> **Exercise prompt**:
Go through the listing beneath this task and return every line that carries the string "joints".
<<<<
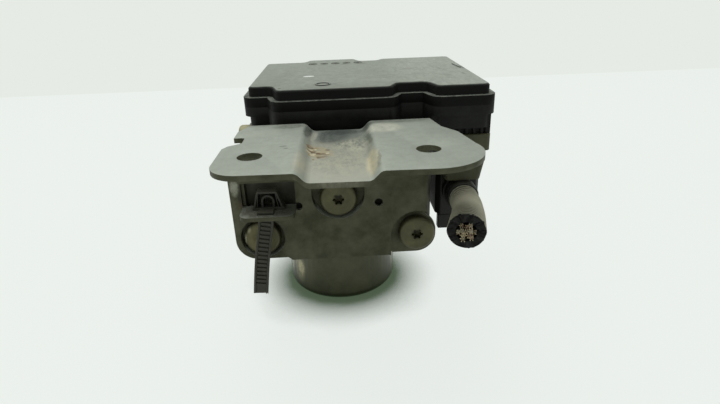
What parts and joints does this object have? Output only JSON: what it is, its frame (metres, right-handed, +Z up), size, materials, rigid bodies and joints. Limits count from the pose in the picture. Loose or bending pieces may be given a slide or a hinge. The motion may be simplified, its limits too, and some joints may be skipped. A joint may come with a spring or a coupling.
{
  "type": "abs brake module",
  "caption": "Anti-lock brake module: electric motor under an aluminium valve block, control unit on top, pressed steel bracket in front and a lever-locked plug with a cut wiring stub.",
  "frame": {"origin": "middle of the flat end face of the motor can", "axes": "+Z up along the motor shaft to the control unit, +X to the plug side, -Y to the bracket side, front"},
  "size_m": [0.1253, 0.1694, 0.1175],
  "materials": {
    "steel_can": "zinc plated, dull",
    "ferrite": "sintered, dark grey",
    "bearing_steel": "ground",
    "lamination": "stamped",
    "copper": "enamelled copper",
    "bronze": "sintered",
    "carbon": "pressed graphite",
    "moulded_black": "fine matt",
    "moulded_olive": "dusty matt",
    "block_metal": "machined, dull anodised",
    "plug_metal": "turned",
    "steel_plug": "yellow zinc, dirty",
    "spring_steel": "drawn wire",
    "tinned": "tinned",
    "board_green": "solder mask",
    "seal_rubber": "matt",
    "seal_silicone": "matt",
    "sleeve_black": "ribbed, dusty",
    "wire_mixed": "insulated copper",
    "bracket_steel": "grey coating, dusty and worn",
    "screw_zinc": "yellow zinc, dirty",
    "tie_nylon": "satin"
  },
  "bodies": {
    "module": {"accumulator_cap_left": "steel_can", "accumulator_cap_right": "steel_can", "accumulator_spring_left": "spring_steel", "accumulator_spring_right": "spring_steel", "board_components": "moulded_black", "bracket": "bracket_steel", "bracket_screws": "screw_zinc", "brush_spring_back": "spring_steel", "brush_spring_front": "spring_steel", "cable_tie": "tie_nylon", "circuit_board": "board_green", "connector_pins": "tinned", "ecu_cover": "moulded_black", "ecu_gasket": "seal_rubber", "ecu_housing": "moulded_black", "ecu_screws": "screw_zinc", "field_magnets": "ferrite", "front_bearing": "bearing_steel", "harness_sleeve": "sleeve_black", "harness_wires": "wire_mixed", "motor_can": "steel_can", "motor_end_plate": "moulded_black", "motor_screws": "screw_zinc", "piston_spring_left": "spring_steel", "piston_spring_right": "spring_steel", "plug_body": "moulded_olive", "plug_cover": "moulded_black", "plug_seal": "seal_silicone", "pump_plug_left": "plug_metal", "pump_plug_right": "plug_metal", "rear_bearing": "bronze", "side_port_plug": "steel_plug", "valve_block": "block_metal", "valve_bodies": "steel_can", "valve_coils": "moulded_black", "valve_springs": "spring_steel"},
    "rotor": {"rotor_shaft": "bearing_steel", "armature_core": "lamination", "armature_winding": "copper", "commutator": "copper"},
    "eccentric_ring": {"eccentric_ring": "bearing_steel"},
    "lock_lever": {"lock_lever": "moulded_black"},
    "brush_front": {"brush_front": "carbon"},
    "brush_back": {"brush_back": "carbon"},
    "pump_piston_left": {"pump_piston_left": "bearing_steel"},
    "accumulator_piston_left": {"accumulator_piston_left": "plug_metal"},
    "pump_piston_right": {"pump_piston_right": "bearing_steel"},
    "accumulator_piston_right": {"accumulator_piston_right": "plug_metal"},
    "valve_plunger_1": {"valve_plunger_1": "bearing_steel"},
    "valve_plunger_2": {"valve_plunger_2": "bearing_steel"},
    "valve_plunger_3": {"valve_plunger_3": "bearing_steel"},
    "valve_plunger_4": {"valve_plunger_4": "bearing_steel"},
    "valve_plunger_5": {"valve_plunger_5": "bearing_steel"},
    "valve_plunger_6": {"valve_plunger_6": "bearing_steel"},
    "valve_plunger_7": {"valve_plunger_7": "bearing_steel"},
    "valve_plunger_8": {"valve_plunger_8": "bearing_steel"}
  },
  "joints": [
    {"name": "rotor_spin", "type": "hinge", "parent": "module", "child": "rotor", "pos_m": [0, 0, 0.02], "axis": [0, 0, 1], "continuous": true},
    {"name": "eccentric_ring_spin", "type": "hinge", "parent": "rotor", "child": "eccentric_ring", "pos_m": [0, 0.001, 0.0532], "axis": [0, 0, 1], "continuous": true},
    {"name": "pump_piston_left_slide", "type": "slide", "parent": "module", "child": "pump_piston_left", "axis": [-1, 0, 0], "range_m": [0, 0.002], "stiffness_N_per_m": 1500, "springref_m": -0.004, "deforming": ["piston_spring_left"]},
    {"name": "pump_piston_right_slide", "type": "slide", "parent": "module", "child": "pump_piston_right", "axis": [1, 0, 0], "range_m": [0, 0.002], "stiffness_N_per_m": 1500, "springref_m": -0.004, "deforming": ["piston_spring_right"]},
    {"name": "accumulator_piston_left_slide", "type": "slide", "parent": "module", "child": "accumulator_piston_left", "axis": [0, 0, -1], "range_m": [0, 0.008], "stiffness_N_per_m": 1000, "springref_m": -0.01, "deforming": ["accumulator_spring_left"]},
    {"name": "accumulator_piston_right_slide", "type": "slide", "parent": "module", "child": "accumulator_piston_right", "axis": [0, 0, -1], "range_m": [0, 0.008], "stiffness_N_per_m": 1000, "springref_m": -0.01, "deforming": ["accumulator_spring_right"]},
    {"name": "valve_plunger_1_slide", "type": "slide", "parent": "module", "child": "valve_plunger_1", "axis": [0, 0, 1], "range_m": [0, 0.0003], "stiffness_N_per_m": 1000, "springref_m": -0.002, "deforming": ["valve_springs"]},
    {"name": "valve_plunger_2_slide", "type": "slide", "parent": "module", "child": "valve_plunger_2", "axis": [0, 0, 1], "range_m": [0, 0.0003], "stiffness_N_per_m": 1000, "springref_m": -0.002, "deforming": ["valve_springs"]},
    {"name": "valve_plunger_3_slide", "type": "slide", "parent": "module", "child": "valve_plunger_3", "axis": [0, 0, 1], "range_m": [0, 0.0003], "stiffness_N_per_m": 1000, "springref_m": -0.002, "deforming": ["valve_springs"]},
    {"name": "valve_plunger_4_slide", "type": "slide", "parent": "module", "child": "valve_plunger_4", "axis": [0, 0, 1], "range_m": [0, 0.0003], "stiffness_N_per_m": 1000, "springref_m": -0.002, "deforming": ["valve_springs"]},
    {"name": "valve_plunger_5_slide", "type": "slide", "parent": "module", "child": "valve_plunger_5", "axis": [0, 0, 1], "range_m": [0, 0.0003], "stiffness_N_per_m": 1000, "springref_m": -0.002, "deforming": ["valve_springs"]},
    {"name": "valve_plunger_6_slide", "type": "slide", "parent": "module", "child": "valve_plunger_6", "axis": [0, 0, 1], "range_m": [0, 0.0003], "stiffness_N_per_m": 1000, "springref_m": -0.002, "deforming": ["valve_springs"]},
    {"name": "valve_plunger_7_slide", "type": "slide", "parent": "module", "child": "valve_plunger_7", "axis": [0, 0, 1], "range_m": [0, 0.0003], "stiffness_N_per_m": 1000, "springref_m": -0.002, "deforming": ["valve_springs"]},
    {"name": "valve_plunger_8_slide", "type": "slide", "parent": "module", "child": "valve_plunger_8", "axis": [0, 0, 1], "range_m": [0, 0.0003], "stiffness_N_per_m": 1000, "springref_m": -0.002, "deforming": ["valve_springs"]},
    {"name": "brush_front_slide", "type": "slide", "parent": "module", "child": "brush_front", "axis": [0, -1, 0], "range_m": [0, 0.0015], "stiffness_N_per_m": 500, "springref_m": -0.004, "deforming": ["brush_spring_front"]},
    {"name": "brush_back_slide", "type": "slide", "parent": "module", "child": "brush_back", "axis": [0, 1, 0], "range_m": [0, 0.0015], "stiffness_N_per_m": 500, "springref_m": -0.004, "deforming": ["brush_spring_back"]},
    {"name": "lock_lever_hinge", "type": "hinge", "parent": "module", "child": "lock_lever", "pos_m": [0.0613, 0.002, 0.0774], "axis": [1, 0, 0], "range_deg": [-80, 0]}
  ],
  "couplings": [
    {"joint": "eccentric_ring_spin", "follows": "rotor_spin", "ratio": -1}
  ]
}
>>>>
> **Expected answer**:
What parts and joints does this object have? Output only JSON: what it is, its frame (metres, right-handed, +Z up), size, materials, rigid bodies and joints. Limits count from the pose in the picture. Loose or bending pieces may be given a slide or a hinge. The motion may be simplified, its limits too, and some joints may be skipped. A joint may come with a spring or a coupling.
  "joints": [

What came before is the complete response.